Üretilen malın fiyatı, kalitesi, üretim yöntemi ve loncanın üye sayısı da lonca kurallarıyla belirleniyordu. Buradan da anlaşılacağı üzere, serbest piyasa güçleri, rekabet, kar maksimizasyonu ve teknolojik gelişme gibi modern kapitalist toplumun iktisadi yaşamına egemen kurum ve kurallarından ortalıkta eser yoktu.

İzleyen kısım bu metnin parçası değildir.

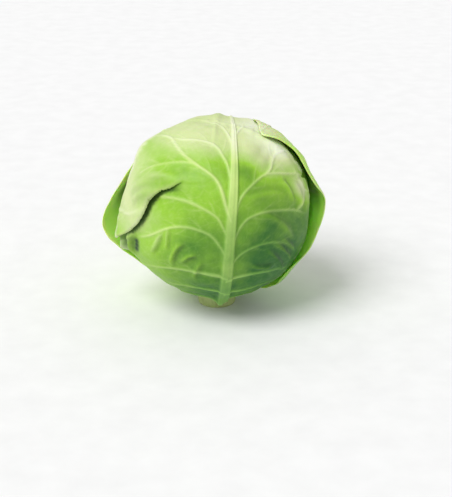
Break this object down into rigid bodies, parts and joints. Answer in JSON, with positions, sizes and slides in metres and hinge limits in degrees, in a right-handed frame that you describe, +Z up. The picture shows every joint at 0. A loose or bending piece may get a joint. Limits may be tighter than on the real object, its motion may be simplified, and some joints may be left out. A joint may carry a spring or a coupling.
{
  "type": "cabbage head",
  "caption": "Whole head of white cabbage standing on its cut stem: a dense round heart wrapped in cupped, ribbed outer leaves whose margins stand off at the sides.",
  "frame": {"origin": "centre of the cut stem's flat face", "axes": "+Z up through the crown; the front leaf's midrib faces -Y"},
  "size_m": [0.1901, 0.1708, 0.1679],
  "materials": {
    "stem_cream": "matte",
    "heart_green": "satin",
    "leaf_green": "satin"
  },
  "bodies": {
    "root": {"stem": "stem_cream", "inner_head": "heart_green", "back_leaf": "leaf_green", "side_leaf": "leaf_green", "front_leaf": "leaf_green", "left_leaf": "leaf_green", "right_leaf": "leaf_green"}
  },
  "joints": []
}
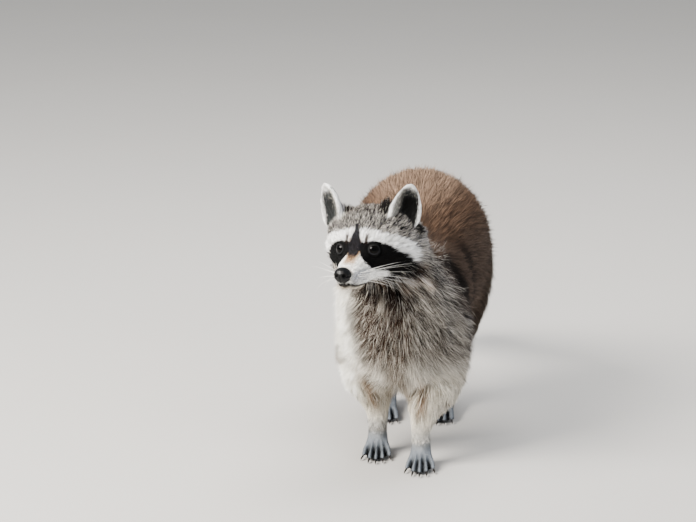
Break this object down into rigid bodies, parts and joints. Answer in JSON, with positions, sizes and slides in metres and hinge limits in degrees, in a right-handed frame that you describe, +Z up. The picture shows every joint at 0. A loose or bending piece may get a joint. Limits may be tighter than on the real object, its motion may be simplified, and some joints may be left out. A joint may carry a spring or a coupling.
{
  "type": "raccoon",
  "caption": "A still, life-size raccoon standing on all fours with its head turned to one side and its ringed tail held low behind.",
  "frame": {"origin": "on the floor, under the middle of the whole animal's box", "axes": "+Z up, the animal faces -Y, +X is its left"},
  "size_m": [0.1914, 0.738, 0.3474],
  "materials": {
    "back": "long rufous brown guard hair with dark tips",
    "breast": "long grizzled grey-brown hair",
    "head": "short grizzled hair with a black mask and white brows",
    "muzzle": "very short white hair",
    "leg": "cream and grey hair",
    "foot": "very short grey hair over dark skin",
    "tail": "bushy hair with dark rings",
    "ear": "short pale hair with a white rim",
    "eye": "wet and glossy dark brown",
    "nose": "moist black bare skin",
    "claw": "dark horn"
  },
  "bodies": {
    "root": {"belly": "back", "chest": "breast", "claw_fore_left_1": "claw", "claw_fore_left_2": "claw", "claw_fore_left_3": "claw", "claw_fore_left_4": "claw", "claw_fore_left_5": "claw", "claw_fore_right_1": "claw", "claw_fore_right_2": "claw", "claw_fore_right_3": "claw", "claw_fore_right_4": "claw", "claw_fore_right_5": "claw", "claw_hind_left_1": "claw", "claw_hind_left_2": "claw", "claw_hind_left_3": "claw", "claw_hind_left_4": "claw", "claw_hind_left_5": "claw", "claw_hind_right_1": "claw", "claw_hind_right_2": "claw", "claw_hind_right_3": "claw", "claw_hind_right_4": "claw", "claw_hind_right_5": "claw", "ear_left": "ear", "ear_right": "ear", "eye_left": "eye", "eye_right": "eye", "forefoot_left": "foot", "forefoot_right": "foot", "foreleg_lower_left": "leg", "foreleg_lower_right": "leg", "foreleg_upper_left": "leg", "foreleg_upper_right": "leg", "head": "head", "hindfoot_left": "foot", "hindfoot_right": "foot", "hindleg_lower_left": "leg", "hindleg_lower_right": "leg", "hindleg_upper_left": "leg", "hindleg_upper_right": "leg", "lower_jaw": "muzzle", "muzzle": "muzzle", "neck": "breast", "nose": "nose", "rump": "back", "tail_1": "tail", "tail_2": "tail", "tail_3": "tail", "tail_4": "tail"}
  },
  "joints": []
}
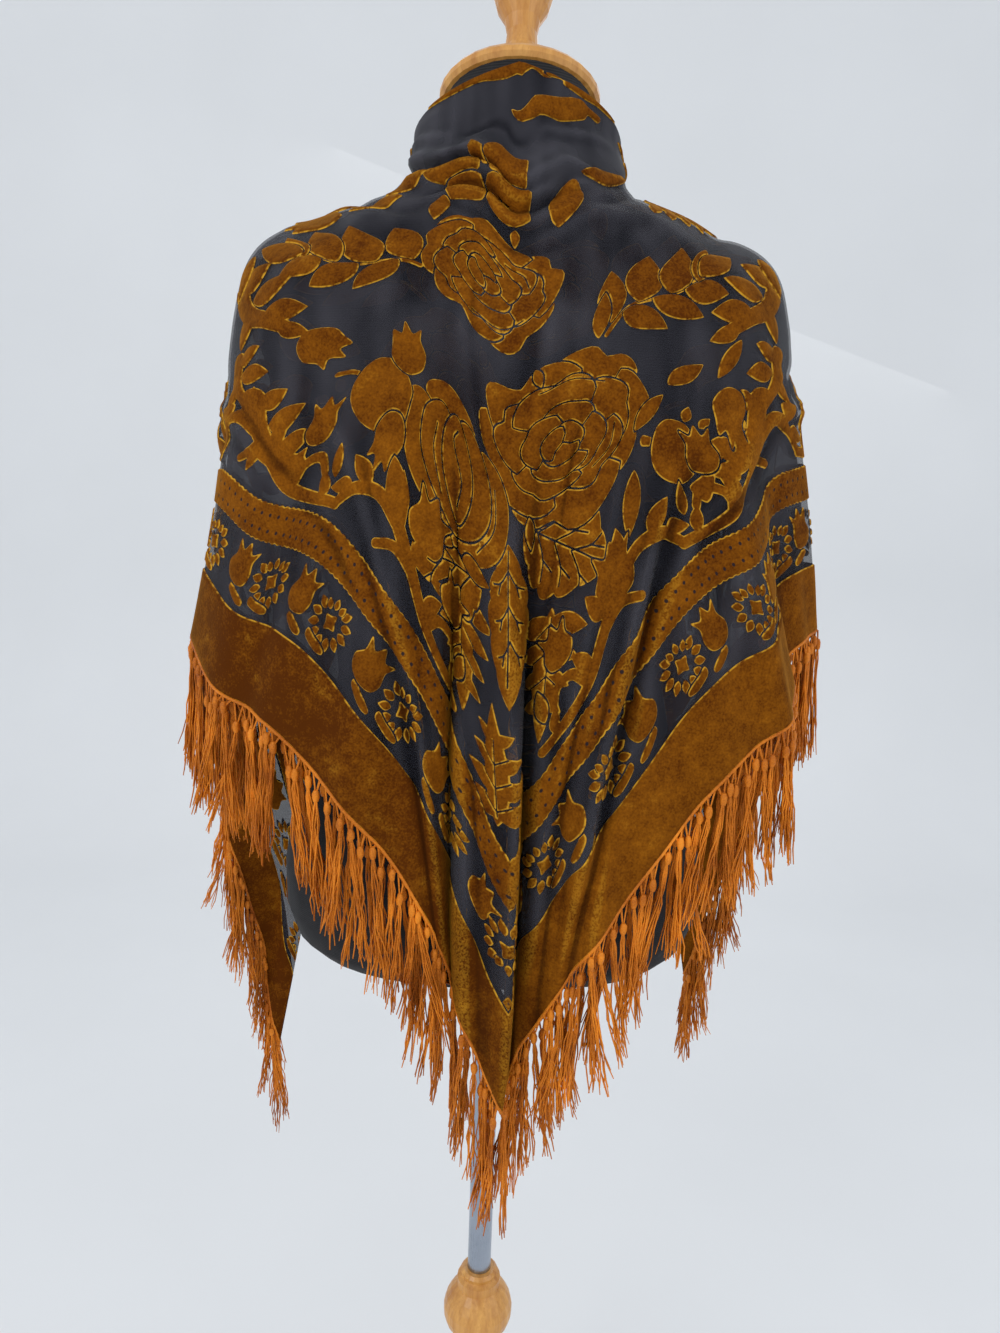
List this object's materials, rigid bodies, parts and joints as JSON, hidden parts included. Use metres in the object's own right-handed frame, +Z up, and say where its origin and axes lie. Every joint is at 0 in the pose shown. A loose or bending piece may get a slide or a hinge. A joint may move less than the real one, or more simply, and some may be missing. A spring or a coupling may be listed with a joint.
{
  "type": "burnout velvet shawl on a limbless dress form",
  "caption": "Fringed burnout velvet shawl folded to a triangle, draped over a limbless dress form with a wooden neck cap, steel pole and round base.",
  "frame": {"origin": "centre of the base disc's underside, on the floor and on the pole's axis", "axes": "+Z up along the pole; the wearer's back and the shawl's point face -Y; +X is the wearer's right"},
  "size_m": [0.5494, 0.38, 1.5578],
  "materials": {
    "burnout_velvet": "golden brown velvet pile on a dark sheer ground",
    "fringe_thread": "orange knotted silky thread",
    "form_cover": "matt black jersey cover",
    "honey_wood": "satin lacquered",
    "pole_steel": "satin"
  },
  "bodies": {
    "root": {"shawl_collar": "burnout_velvet", "shawl_back": "burnout_velvet", "shawl_left_end": "burnout_velvet", "shawl_right_end": "burnout_velvet", "fringe_back_left": "fringe_thread", "fringe_back_right": "fringe_thread", "fringe_left_end": "fringe_thread", "fringe_right_end": "fringe_thread", "form_torso": "form_cover", "neck_cap": "honey_wood", "neck_finial": "honey_wood", "stand_ball": "honey_wood", "stand_column": "honey_wood", "stand_base": "honey_wood", "stand_pole": "pole_steel"}
  },
  "joints": []
}
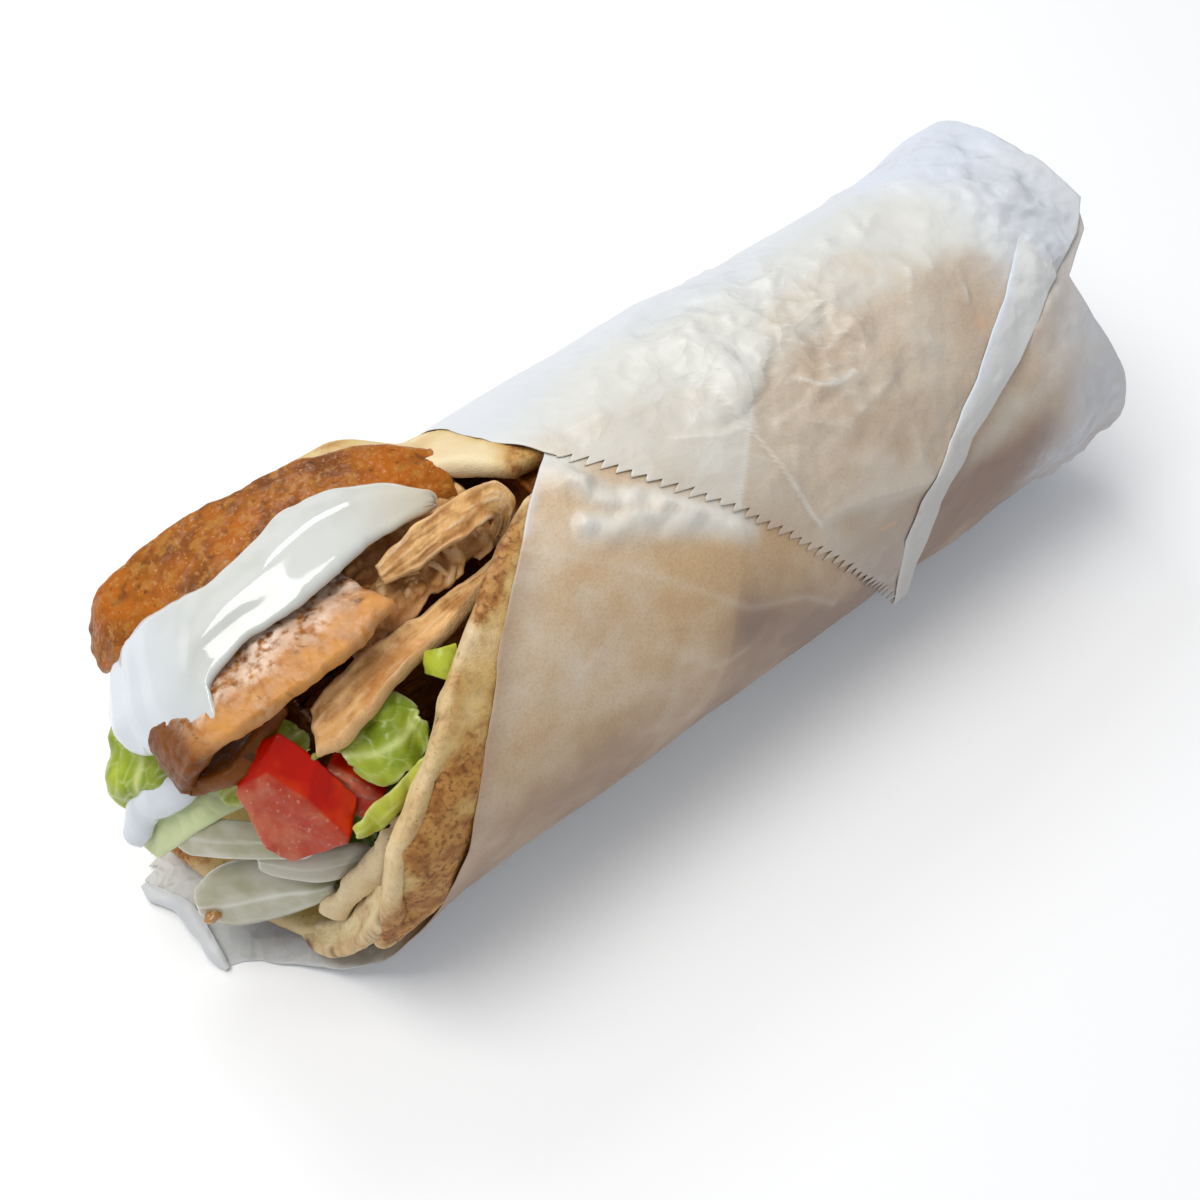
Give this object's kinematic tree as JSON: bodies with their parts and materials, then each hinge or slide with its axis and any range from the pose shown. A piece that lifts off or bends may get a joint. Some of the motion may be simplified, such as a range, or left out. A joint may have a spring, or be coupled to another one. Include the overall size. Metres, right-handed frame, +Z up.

Lenzi Domenico Corn Market 14th Century

LENZI: TAHIL PAZARI (1340)

Lenzi Domenico City Scene 1340

LENZI: KENT SAHNESİ (1340)

Lenzi Domenico Corn Market

LENZI: TAHIL PAZARI (1340)

Zanaatkar mesleğe ilk adımını yedi yaşında çırak olarak atar, babasının anlaştığı bir ustanın yanına verilir ve onun evine taşınırdı. Usta, kendisine zanaatı öğretmekle mükellef olup, onu hizmetkarı olarak kullanamazdı. Çıraklık süresi lonca tarafından belirlenirdi. Yaşı geldiğinde genç adam zanaatını öğrenmiş olarak ustasının yanından ayrılıp kendi yoluna koyulur ve elinde ustasının tavsiye mektubu başka ustaların yanında iş arardı. Kentten kente iş peşinde seyahat etmesi nedeniyle de İngilizcede “journeyman” olarak adlandırılmıştı. Genç kalfa farklı kentlerde farklı ustaların yanında çalışarak değişik teknikler öğrenip zanaatını ilerletir, sonunda da yerleşmeye karar verdiği kentin loncasına ustalık pozisyonu için başvururdu. Kent vatandaşı kabul edilen bir usta aynı zamanda saygın bir aile reisi olmak durumundaydı ve yerleşik bir işi olması şarttı.

Zanaatkarların yanı sıra tüccarların da loncaları vardı. Bu dünyada da yerel ticaret yapanlarla, bölgesel veya uluslararası pazarlarda ticaret yapanlar arasında önemli farklar bulunuyordu. Balıkçılar, ikinci el mal ticareti yapanlar gibi yerel tüccar ve toptancılar malı ancak yerel olarak satın alıp sadece kentte ve onun yakın çevresinde satabiliyorlardı. Büyük tüccarlar ise uzun yol ticareti ve para işi yapıyorlardı. Bunların lonca üyelerinden birisi öldüğünde, lonca biraderleri karısı ve çocuklarına bakmakla yükümlüydüler; hastalandığında veya bir derdi olduğunda gene onlar yanında olurlardı.

Geç Orta Çağ döneminde kentler, Avrupa tarihinin akışında önemli rolü olan unsurlar haline gelmişlerdi. Kendi siyasi oluşumları ve kültürleri ortaya çıkmış, özellikle de Almanya ve İtalya gibi zayıf ve etkisiz kralların ülkelerinde daha da büyük bir önem ve güç kazanmışlardı.